Namun tugas pemerintah lebih dari itu. Di samping tugas-tugas seperti tersebut di atas, pemerintah diangkat oleh Tuhan sebagai hamba-Nya, supaya ia dapat memelihara dunia cipataan Tuhan dari kehancuran akibat nafsu jahat manusia. Kejahatan menyerang dan berusaha menggagalkan pekerjaan baik yang tengah dilakukan Tuhan lewat pemerintah. Rencana kebaikan Tuhan, keadilan Tuhan dan kehormatan sebagai Pencipta, Pembentuk dan Pembangun yang tertinggi tengah diobok-obok oleh mereka yang terhasut oleh nafsu jahat.

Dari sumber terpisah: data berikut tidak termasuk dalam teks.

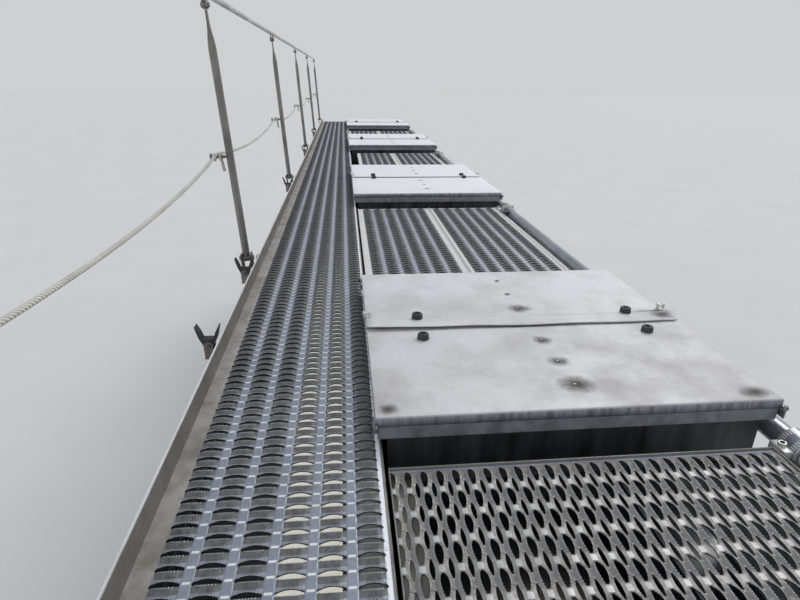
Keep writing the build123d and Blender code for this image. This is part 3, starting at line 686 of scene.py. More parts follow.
def tread_cell(fine, closed, across):
    """One wide lens, long way along X, with raised toothed lips.

    Planks laid across also have a quarter of a narrow lens at each corner, closed at the
    low end (-1), the high end (1) or neither."""
    s = sizes()
    reach = STATIONS[fine]
    stations = [-x for x in reversed(reach[1:])] + list(reach)
    last = len(stations) - 1
    shares = (0.0, None, FOOT[across], 1.0) if fine else (0.0, FOOT[across], 1.0)
    rows = len(shares) - 1
    bm = bmesh.new()
    rim, outer = set(), set()
    for side in (-1, 1):
        for v in bmesh.ops.create_grid(bm, x_segments=last, y_segments=rows, size=0.5)["verts"]:
            step, row = round((v.co.x + 0.5) * last), round((v.co.y + 0.5) * rows)
            y, z, wide = cell_point(stations[step], row, rows, shares, closed, across)
            if row == rows:
                outer.add(v)
            if row == 0 and fine and wide > 0:
                tooth = 1 if step % 2 else -1
                y -= TOOTH_OUT * tooth
                z += TOOTH_UP * (tooth - 1)
                rim.add(v)
            v.co = (stations[step], side * y, z)
    face_up(bm)
    flat = BRIDGE[across] + 0.0002
    for face in bm.faces:
        middle = face.calc_center_median()
        far = max(abs(v.co.y) for v in face.verts)
        band = middle.y < 0 and bool(outer.intersection(face.verts))
        face.material_index = WEB
        if closed and middle.x * closed > (reach[-4] if across else s.wide_long - 0.002):
            face.material_index = MARGIN
        # Bright flats between wide lenses, on the walkway only their far half: wear with a painted
        # highlight.
        elif abs(middle.x) > reach[-2] and far < flat and (across or middle.y < 0):
            face.material_index = WORN_AND_LIT
        # The bluish necks here carry a painted sky reflection.
        elif not across and (band or abs(middle.x) > s.wide_long):
            face.material_index = NECK_SKY
        # Alternate tooth faces near the middle: wear with a painted highlight.
        elif fine and len(rim.intersection(face.verts)) > 1 and abs(middle.x) < LIT_TEETH_REACH:
            if math.floor(middle.x / TOOTH) % 2:
                face.material_index = WORN_AND_LIT
    return to_mesh(bm, "cell")


def repeated(mesh, counts, offsets):
    """Copies of a mesh in rows, joined."""
    cell = show("cell", mesh)
    for number, step in zip(counts, offsets):
        array = cell.modifiers.new("Repeat", "ARRAY")
        array.count = number
        array.use_relative_offset = False
        array.use_constant_offset = True
        array.constant_offset_displace = step
    shown = cell.evaluated_get(bpy.context.evaluated_depsgraph_get())
    made = bpy.data.meshes.new_from_object(shown)
    bpy.data.objects.remove(cell)
    return made


def tread_field(columns, rows, fine, across):
    """A field of lenses with its low corner at the origin, lens length along X."""
    s = sizes()
    level = tread_heights(s.pitch_long, across)[0] - 0.0002
    offsets = ((s.pitch_long, 0, 0), (0, s.pitch_short, 0))
    bm = bmesh.new()
    for closed, start, count in ((-1, 0, 1), (0, 1, columns - 2), (1, columns - 1, 1)):
        mesh = repeated(tread_cell(fine, closed, across), (count, rows), offsets)
        mesh.transform(Matrix.Translation(((start + 0.5) * s.pitch_long, s.pitch_short / 2, 0)))
        add_mesh(bm, mesh)
    bmesh.ops.remove_doubles(bm, verts=bm.verts, dist=MERGE)
    rims = [e for e in bm.edges if e.is_boundary
            and (fine and across or min(v.co.z for v in e.verts) > level - LOW_RIM * fine)]
    down = bmesh.ops.extrude_edge_only(bm, edges=rims)["geom"]
    bmesh.ops.translate(bm, vec=(0, 0, -WALL), verts=new_verts(down))
    # The walls down from the openings' rims take the painted shade.
    for face in (g for g in down if isinstance(g, bmesh.types.BMFace)):
        face.material_index = FLANK_SHADE
    return to_mesh(bm, "field")


def lay_field(bm, x, y, across, columns, fine, rows_at, lift):
    """Tread over part of a plank: lenses side by side, rows at a set place along it.

    Gives the rectangle that it covers."""
    s = sizes()
    long, short = s.pitch_long * STRETCH[across][0], s.pitch_short * STRETCH[across][1]
    low, high = y if across else x
    first, last = (low - rows_at) / short + 0.5, (high - rows_at) / short - 0.5
    if across:
        first, last = math.floor(first), math.ceil(last)
    else:
        first, last = math.ceil(first - 0.01), math.floor(last + 0.01)
    rows = last - first + 1
    mesh = tread_field(columns, rows, fine, across)
    mesh.transform(Matrix.Diagonal((*STRETCH[across], 1, 1)))
    start = rows_at + (first - 0.5) * short
    if across:
        area = (x[1] - PLANK_RIM - columns * long, x[1] - PLANK_RIM, y[0], y[1])
        mesh.transform(Matrix.Translation((area[0], start, DECK + lift)))
    else:
        middle, reach = (y[0] + y[1]) / 2, columns * long / 2
        area = (start, start + rows * short, middle - reach, middle + reach)
        turn = Matrix.Rotation(math.radians(90), 4, "Z")
        mesh.transform(Matrix.Translation((area[1], area[2], DECK + lift)) @ turn)
    before = len(bm.verts)
    add_mesh(bm, mesh)
    for place, way in ((y[0], -1), (y[1], 1)) if across else ():
        bm.verts.ensure_lookup_table()
        new = bm.verts[before:]
        edges = list({e for v in new for e in v.link_edges})
        faces = list({f for v in new for f in v.link_faces})
        bmesh.ops.bisect_plane(bm, geom=new + edges + faces, plane_co=(0, place, 0),
                               plane_no=(0, way, 0), clear_outer=True)
    return area


def mark_new(bm, first, finish):
    """Give the faces from the first one on a finish of their own."""
    bm.faces.ensure_lookup_table()
    for face in bm.faces[first:]:
        face.material_index = finish


def margins(bm, x, y, area, top):
    """Plain sheet between a tread field and the plank's edges."""
    first = len(bm.faces)
    for a, b, c, d in ((x[0], area[0], y[0], y[1]), (area[1], x[1], y[0], y[1]),
                       (area[0], area[1], y[0], area[2]), (area[0], area[1], area[3], y[1])):
        if b - a > 0.001 and d - c > 0.001:
            block(bm, (a, b), (c, d), (top - sizes().sheet, top))
    mark_new(bm, first, MARGIN)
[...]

Oleh karena itu semua yang disebut pemerintah – mulai tingkat terendah sampai tertinggi, tidak terkecuali pemerintah DKI Jakarta – harus memerintah dengan dan oleh anugerah Tuhan semata, tegas membela yang lemah, terbuka, tidak munafik, berani karena benar, siap melawan arus dan segala bentuk konspirasi jahat dan yang paling ekstrim, siap mati demi rakyat yang dipimpinnya. Pemeritah yang demikian inilah yang layak dipilih dan didukung oleh warga Jakarta. Dalam konteks pilkada DKI Jakarta, saya percaya masyarakat Jakarta dapat melihat siapa di antara ketiga balon kepala daerah yang saat ini sedang ‘bertarung’ yang memiliki kriteria tersebut.
Penutup
Saya bukan orang Jakarta dan awam dalam politik maupun ekonomi kerakyatan. Saya rindu Jakarta dipimpin oleh orang yang tepat, tidak terkontaminasi oleh nafsu serakah dan haus sanjungan. Barangkali kata bijak yang patut disampaikan kepada siapapun yang nantinya terpilih menjadi Gubernur dan Wakil Gubernur DKI Jakarta adalah cintailah rakyat seolah tak pernah dikecewakan; bekerjalah seolah tak memerlukan uang dan gaji atau fasilitas lainnya; berpolitiklah seolah tak lagi punya kepentingan dan memimpinlah seolah tak lagi memerlukan sebuah kekuasaan. Maka engkau akan mencerahkan banyak orang untuk mencapai kebebasan dan menjadi inspirasi bagi hidupnya nilai-nilai kemanusiaan.